Ask students: 'Imagine you are composing a short, fast fanfare for a marching band. What time signature might you choose and why? How would the note values you use contribute to the 'fanfare' sound?'

Frequently Asked Questions

What is a time signature in music and what does it mean?
A time signature appears at the start of a piece of music as two stacked numbers. The top number tells you how many beats are in each measure. The bottom number tells you which note value receives one beat. In 4/4 time, there are four beats per measure and the quarter note gets one beat. In 3/4 time, there are three beats per measure and the quarter note still gets one beat.
What is the difference between the treble clef and bass clef?
Both clefs are used to read pitches on a five-line staff, but they indicate different pitch ranges. The treble clef, also called the G clef, wraps around the second line from the bottom, marking it as G above middle C. The bass clef, or F clef, marks the fourth line from the bottom as F below middle C. Treble clef is used for higher voices and instruments; bass clef is used for lower ones.
How do different note values relate to each other in terms of duration?

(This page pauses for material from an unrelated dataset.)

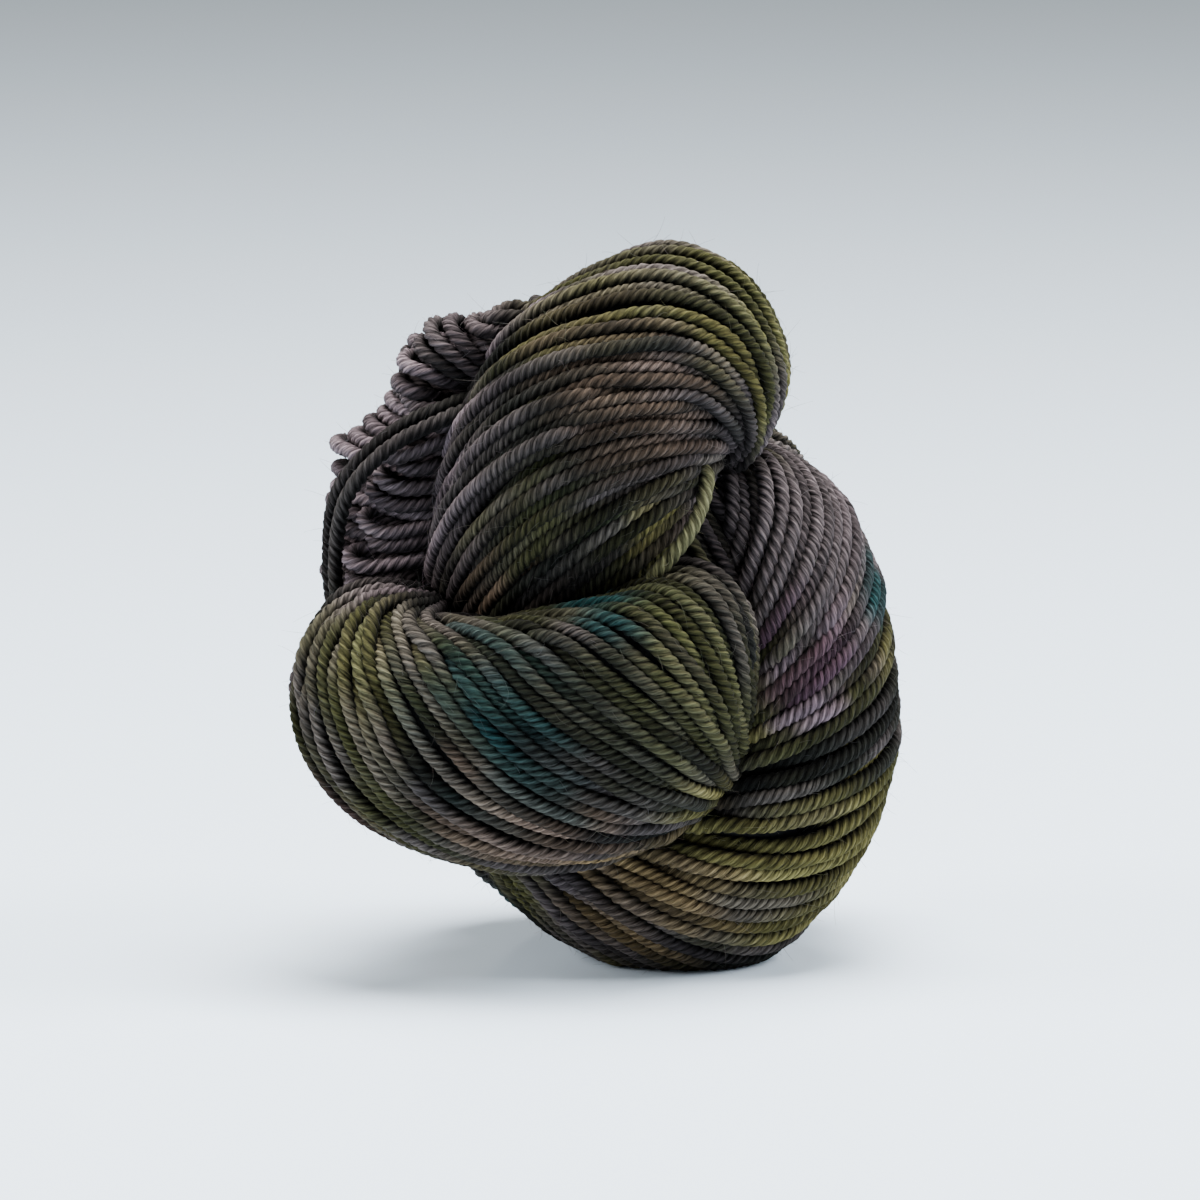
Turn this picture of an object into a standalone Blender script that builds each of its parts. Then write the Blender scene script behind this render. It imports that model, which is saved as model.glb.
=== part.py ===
"""A skein of plied yarn, twisted and coiled into a ball that stands on its side.

One solid, "skein", carries the outer form and the main twists of the wound yarn.
Each twist is a fat bundle of strands.  A bundle is lofted through oval sections,
and the bundles are united with the heart of the ball.  The underside is pressed
flat where it stands.  Units are metres, +Z is up, and the origin lies on the
resting surface, under the middle of the skein.
"""

import math

import bmesh
import bpy
import numpy as np

MM = 0.001

# The skein in its resting place: the tables below are moved by this much (mm).
SHIFT_X = 0.25
SHIFT_Y = -2.4
SINK = 1.6              # how far the round underside is pressed flat

ROUND_ENDS = 0.06       # share of a bundle's length that rounds off each end
TIP_STEPS = (0.0, 0.05, 0.2, 0.5)    # where a rounded end has sections, as shares of it
SECTIONS_PER_ROW = 3    # lofted sections from one row of a table to the next
BLOCK_WIDTH = 200.0     # the block that presses the underside flat
BLOCK_HEIGHT = 20.0

# A row is one oval section across a bundle (mm).  The outer edge lies on the outline
# of the skein, the inner edge towards its middle, and both lie at the depth "mid_y".
# "half_deep" is half the thickness from front (-Y) to back (+Y).
COLUMNS = ("outer_x", "outer_z", "inner_x", "inner_z", "mid_y", "half_deep")

TOP_FOLD = (
    (-26.5, 46.0, 5.0, 46.0, 0.0, 12.0),
    (-29.0, 60.5, 7.5, 57.0, -4.0, 17.0),
    (-29.0, 78.5, 13.0, 70.0, -8.0, 21.0),
    (-24.5, 96.5, 16.5, 80.0, -10.0, 23.0),
    (-16.5, 111.0, 18.5, 86.0, -10.0, 23.0),
    (-4.5, 121.0, 19.5, 89.0, -9.0, 21.5),
    (10.5, 126.5, 20.5, 90.5, -7.0, 19.5),
    (23.0, 122.5, 21.5, 90.5, -5.0, 17.0),
    (30.5, 111.5, 22.0, 89.5, -3.0, 14.0),
    (31.0, 103.0, 21.5, 88.0, -2.0, 11.0),
    (28.0, 95.5, 20.0, 86.0, -2.0, 8.0),
    (24.0, 89.5, 18.0, 84.0, -2.0, 5.0),
)

FRONT_FOLD = (
    (-44.0, 74.5, -10.5, 58.0, -8.0, 9.0),
    (-48.0, 66.5, -1.5, 66.0, -16.0, 14.5),
    (-51.5, 57.0, 5.0, 70.0, -20.5, 17.5),
    (-51.5, 44.5, 11.5, 72.5, -22.5, 18.5),
    (-44.5, 33.5, 17.0, 74.0, -23.5, 19.0),
    (-33.0, 25.5, 22.0, 72.0, -23.5, 19.0),
    (-19.0, 21.5, 25.0, 67.5, -22.5, 18.5),
    (-4.5, 21.5, 26.5, 60.0, -21.0, 17.5),
    (7.5, 25.0, 26.0, 51.0, -18.0, 15.0),
    (15.5, 29.5, 24.5, 42.0, -13.0, 10.0),
)

SIDE_FOLD = (
    (19.5, 89.5, 17.0, 83.5, -1.0, 6.0),
    (29.0, 90.5, 17.0, 76.0, 0.0, 12.5),
    (40.5, 83.5, 15.5, 63.5, 0.0, 18.0),
    (47.5, 70.5, 14.0, 53.0, 0.0, 21.5),
    (50.5, 55.0, 11.0, 44.5, 0.0, 23.0),
    (51.5, 39.5, 8.5, 37.5, 0.0, 23.5),
    (47.5, 24.0, 4.5, 33.5, 0.0, 24.0),
    (39.0, 10.5, -1.5, 31.5, 0.0, 24.0),
    (27.5, 1.0, -8.5, 31.5, 0.0, 23.0),
    (12.5, -1.0, -15.5, 33.0, 0.0, 21.0),
    (-2.0, 3.5, -20.5, 34.5, 1.0, 18.0),
    (-13.5, 11.5, -24.0, 35.5, 4.0, 14.0),
    (-21.5, 20.5, -25.0, 36.5, 6.0, 8.0),
)

LOWER_LOOPS = (
    (-46.5, 60.5, -34.5, 59.5, 6.0, 8.0),
    (-47.5, 69.0, -26.0, 62.0, 6.0, 12.0),
    (-47.5, 79.5, -24.0, 69.0, 6.0, 13.5),
    (-44.5, 88.0, -20.5, 79.5, 6.0, 13.5),
    (-39.0, 94.5, -17.0, 88.0, 6.0, 12.0),
    (-33.5, 96.5, -17.0, 93.5, 6.0, 9.0),
)

UPPER_LOOPS = (
    (-32.5, 95.0, -20.5, 91.0, 5.0, 8.0),
    (-35.0, 100.5, -17.0, 93.5, 5.0, 10.5),
    (-34.0, 107.0, -15.5, 97.0, 4.5, 12.0),
    (-30.0, 110.5, -12.0, 99.0, 4.0, 12.5),
    (-22.5, 112.0, -8.5, 99.5, 2.0, 12.0),
    (-12.0, 113.0, 0.0, 100.0, -3.0, 10.0),
)

BACK_FOLD = (
    (-33.0, 67.0, -12.0, 97.0, 13.0, 9.0),
    (-35.0, 50.0, 6.0, 99.5, 19.0, 15.0),
    (-33.0, 33.0, 22.0, 96.5, 23.5, 18.5),
    (-26.5, 18.5, 34.5, 86.0, 25.5, 20.5),
    (-16.5, 7.0, 43.0, 71.0, 26.0, 21.5),
    (-3.5, -0.5, 48.0, 53.0, 25.0, 21.5),
    (15.5, -1.0, 48.0, 36.0, 22.0, 19.0),
    (28.5, 9.5, 38.5, 23.5, 8.5, 10.0),
)

INNER_FOLD = (
    (-10.0, 14.0, 4.0, 26.0, 4.0, 12.0),
    (-20.0, 18.0, -2.0, 38.0, 4.0, 15.5),
    (-28.5, 27.5, -6.0, 50.0, 4.5, 15.5),
    (-34.0, 40.0, -10.0, 60.0, 5.5, 13.5),
    (-36.5, 52.0, -14.0, 68.0, 6.0, 11.0),
)

# name of the bundle, its rows, and the number of points round each section
BUNDLES = (
    ("top_fold", TOP_FOLD, 22),
    ("front_fold", FRONT_FOLD, 22),
    ("side_fold", SIDE_FOLD, 22),
    ("lower_loops", LOWER_LOOPS, 16),
    ("upper_loops", UPPER_LOOPS, 16),
    ("back_fold", BACK_FOLD, 22),
    ("inner_fold", INNER_FOLD, 16),
)

HEART_CENTRE = (5.0, 4.0, 55.0)
HEART_HALF = (32.0, 26.0, 44.0)

YARN_COLOUR = (0.062, 0.060, 0.052, 1.0)


def clear_scene():
    """Remove every object that the file opened with."""
    for item in list(bpy.data.objects):
        bpy.data.objects.remove(item, do_unlink=True)


def new_collection(name):
    collection = bpy.data.collections.new(name)
    bpy.context.scene.collection.children.link(collection)
    return collection


def yarn_material():
    material = bpy.data.materials.new("yarn")
    material.use_nodes = True
    principled = material.node_tree.nodes["Principled BSDF"]
    principled.inputs["Base Color"].default_value = YARN_COLOUR
    principled.inputs["Roughness"].default_value = 0.9
    principled.inputs["Metallic"].default_value = 0.0
    return material


def smooth_row(rows, place):
    """Read a table at a place between rows, on a Catmull-Rom curve through them."""
    rows = np.array(rows)
    before_first = 2 * rows[0] - rows[1]
    after_last = 2 * rows[-1] - rows[-2]
    padded = np.vstack([before_first, rows, after_last])
    index = min(int(place), len(rows) - 2)
    t = place - index
    a, b, c, d = padded[index:index + 4]
    curve = 2 * b + (c - a) * t + (2 * a - 5 * b + 4 * c - d) * t**2 + (3 * b - a - 3 * c + d) * t**3
    return dict(zip(COLUMNS, curve / 2))


def end_rounding(share):
    """Size of a section, from 0 at a bundle's tip to 1 along its length."""
    from_tip = min(share, 1 - share) / ROUND_ENDS
    if from_tip >= 1:
        return 1.0
    return math.sqrt(1 - (1 - from_tip)**2)


def section_points(row, size, points_round):
    """Points round one oval section, in metres, starting at the outer edge."""
    middle_x = (row["outer_x"] + row["inner_x"]) / 2 + SHIFT_X
    middle_z = (row["outer_z"] + row["inner_z"]) / 2 - SINK
    middle_y = row["mid_y"] + SHIFT_Y
    half_x = (row["outer_x"] - row["inner_x"]) / 2 * size
    half_z = (row["outer_z"] - row["inner_z"]) / 2 * size
    half_y = row["half_deep"] * size
    points = []
    for number in range(points_round):
        angle = 2 * math.pi * number / points_round
        x = middle_x + half_x * math.cos(angle)
        y = middle_y - half_y * math.sin(angle)
        z = middle_z + half_z * math.cos(angle)
        points.append((x * MM, y * MM, z * MM))
    return points


def make_bundle(name, rows, points_round, collection):
    """Loft a closed body through the sections of one table."""
    last = len(rows) - 1
    tip = [ROUND_ENDS * step for step in TIP_STEPS]
    along = np.linspace(ROUND_ENDS, 1 - ROUND_ENDS, last * SECTIONS_PER_ROW + 1)
    shares = tip + list(along) + [1 - share for share in reversed(tip)]

    shape = bmesh.new()
    rings = []
    for share in shares[1:-1]:
        row = smooth_row(rows, share * last)
        points = section_points(row, end_rounding(share), points_round)
        rings.append([shape.verts.new(point) for point in points])
    for ring, following in zip(rings, rings[1:]):
        for number in range(points_round):
            beside = (number + 1) % points_round
            shape.faces.new((ring[number], ring[beside], following[beside], following[number]))
    for ring, share in ((rings[0], 0.0), (rings[-1], 1.0)):
        row = smooth_row(rows, share * last)
        pole = shape.verts.new(section_points(row, 0.0, 1)[0])
        for number in range(points_round):
            shape.faces.new((pole, ring[number], ring[(number + 1) % points_round]))
    bmesh.ops.recalc_face_normals(shape, faces=shape.faces)

    mesh = bpy.data.meshes.new(name)
    shape.to_mesh(mesh)
    shape.free()
    mesh.shade_smooth()
    bundle = bpy.data.objects.new(name, mesh)
    collection.objects.link(bundle)
    hide_helper(bundle)
    return bundle


def hide_helper(item):
    """Show a helper as wire only, and keep it out of renders."""
    item.display_type = "WIRE"
    item.hide_render = True


def move_to(item, collection):
    for holder in list(item.users_collection):
        holder.objects.unlink(item)
    collection.objects.link(item)


def make_heart(collection):
    """The packed yarn in the middle of the ball, which joins the bundles."""
    x, y, z = HEART_CENTRE
    centre = ((x + SHIFT_X) * MM, (y + SHIFT_Y) * MM, (z - SINK) * MM)
    bpy.ops.mesh.primitive_uv_sphere_add(segments=24, ring_count=12, radius=1, location=centre)
    heart = bpy.context.active_object
    heart.name = "skein"
    heart.data.name = "skein"
    heart.scale = [half * MM for half in HEART_HALF]
    bpy.ops.object.transform_apply(location=True, rotation=False, scale=True)
    heart.data.shade_smooth()
    move_to(heart, collection)
    return heart


def make_floor_block(collection):
    """A block under the resting surface, which flattens the underside."""
    bpy.ops.mesh.primitive_cube_add(size=1, location=(0, 0, -BLOCK_HEIGHT / 2 * MM))
    block = bpy.context.active_object
    block.name = "floor_block"
    block.scale = (BLOCK_WIDTH * MM, BLOCK_WIDTH * MM, BLOCK_HEIGHT * MM)
    bpy.ops.object.transform_apply(location=True, rotation=False, scale=True)
    move_to(block, collection)
    hide_helper(block)
    return block


def add_boolean(target, operation, tool):
    """Unite or cut with a helper; a bundle may fold into itself at a tight bend."""
    modifier = target.modifiers.new(f"{operation.lower()}_{tool.name}", "BOOLEAN")
    modifier.operation = operation
    modifier.object = tool
    modifier.solver = "EXACT"
    modifier.use_self = True


def build():
    clear_scene()
    parts = new_collection("skein_of_yarn")
    helpers = new_collection("bundles_and_cutter")

    skein = make_heart(parts)
    skein.data.materials.append(yarn_material())
    for name, rows, points_round in BUNDLES:
        bundle = make_bundle(name, rows, points_round, helpers)
        add_boolean(skein, "UNION", bundle)
    add_boolean(skein, "DIFFERENCE", make_floor_block(helpers))


build()
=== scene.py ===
# %% [markdown]
# # A skein of hand-dyed yarn
# A skein is one very long strand of plied wool, wound into a ring, twisted and folded in
# on itself.  This one is coiled up so far that it has become a ball of fat folds.
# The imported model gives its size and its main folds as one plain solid.  This lesson
# covers that solid with real strands: it lays them along the folds, lets them push each
# other apart, plies them, and dyes them.

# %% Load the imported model
import itertools
import math

import bpy
import numpy as np
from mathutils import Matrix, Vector, noise
from mathutils.bvhtree import BVHTree


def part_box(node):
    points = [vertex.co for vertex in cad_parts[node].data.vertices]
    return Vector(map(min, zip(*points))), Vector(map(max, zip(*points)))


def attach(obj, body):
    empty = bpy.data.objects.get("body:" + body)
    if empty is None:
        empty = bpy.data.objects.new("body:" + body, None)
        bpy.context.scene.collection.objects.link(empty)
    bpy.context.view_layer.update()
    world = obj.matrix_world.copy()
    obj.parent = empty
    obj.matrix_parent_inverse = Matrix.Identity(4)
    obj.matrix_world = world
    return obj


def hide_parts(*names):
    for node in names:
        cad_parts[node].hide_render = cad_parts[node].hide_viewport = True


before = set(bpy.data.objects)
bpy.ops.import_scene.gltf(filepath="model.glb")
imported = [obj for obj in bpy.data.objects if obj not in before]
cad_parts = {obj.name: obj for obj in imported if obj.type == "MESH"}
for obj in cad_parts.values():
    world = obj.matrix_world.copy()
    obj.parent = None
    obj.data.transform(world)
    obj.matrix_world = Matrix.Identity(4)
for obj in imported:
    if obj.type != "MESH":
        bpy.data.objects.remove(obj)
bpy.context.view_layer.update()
skein_low, skein_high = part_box("skein")
for item in bpy.context.selected_objects:
    item.select_set(False)
print("skein, from", skein_low, "to", skein_high)

# %% [markdown]
# ## Camera, table and light
# A camera close to a round thing swells its middle.  This one stands far off with a long
# lens, so the folds keep their proportions, and looks a little down on a pale, slightly
# glossy table.  One large soft lamp overhead does most of the work.  A small one on each
# side picks out the strands, and a dim pale sky opens the shadows.

# %% The camera
SENSOR = 36               # width of the camera's sensor, in millimetres
CAMERA_DISTANCE = 1.5
CAMERA_ELEVATION = math.radians(9)
VIEW_HEIGHT = 0.2064      # what the frame takes in at the skein, from bottom to top
AIM = Vector((0.0003, 0.0, 0.0620))

camera_data = bpy.data.cameras.new("camera")
camera_data.sensor_width = SENSOR
camera_data.lens = SENSOR * CAMERA_DISTANCE / VIEW_HEIGHT
camera = bpy.data.objects.new("camera", camera_data)
bpy.context.scene.collection.objects.link(camera)
from_skein = Vector((0, -math.cos(CAMERA_ELEVATION), math.sin(CAMERA_ELEVATION)))
camera.location = AIM + CAMERA_DISTANCE * from_skein
camera.rotation_euler = (AIM - camera.location).to_track_quat("-Z", "Y").to_euler()
bpy.context.scene.camera = camera
print("lens", round(camera_data.lens), "mm")

# %% The table and the lamps
TABLE_SIZE = 6.0


def plain_finish(name, colour, roughness):
    """A Principled material, and its node tree, nodes and shader to build on."""
    material = bpy.data.materials.new(name)
    material.use_nodes = True
    tree = material.node_tree
    shader = tree.nodes["Principled BSDF"]
    shader.inputs["Base Color"].default_value = (*colour, 1)
    shader.inputs["Roughness"].default_value = roughness
    return material, tree, shader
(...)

Note values are proportional. A whole note equals two half notes, four quarter notes, eight eighth notes, or sixteen sixteenth notes. A half note equals two quarter notes, four eighth notes, or eight sixteenth notes. Understanding this proportional system means knowing one relationship gives you all the others. A simple visual tree diagram showing these divisions makes the proportions clear.
How does active learning help students read music notation?
Notation literacy requires constant practice connecting symbols to sound. Active learning approaches, such as immediately clapping or singing notation rather than just naming note values, force students to apply what they know in real time. When students transcribe rhythms they hear by ear, they work in both directions at once, connecting sound to symbol and symbol to sound, which builds fluency faster than reading drills alone.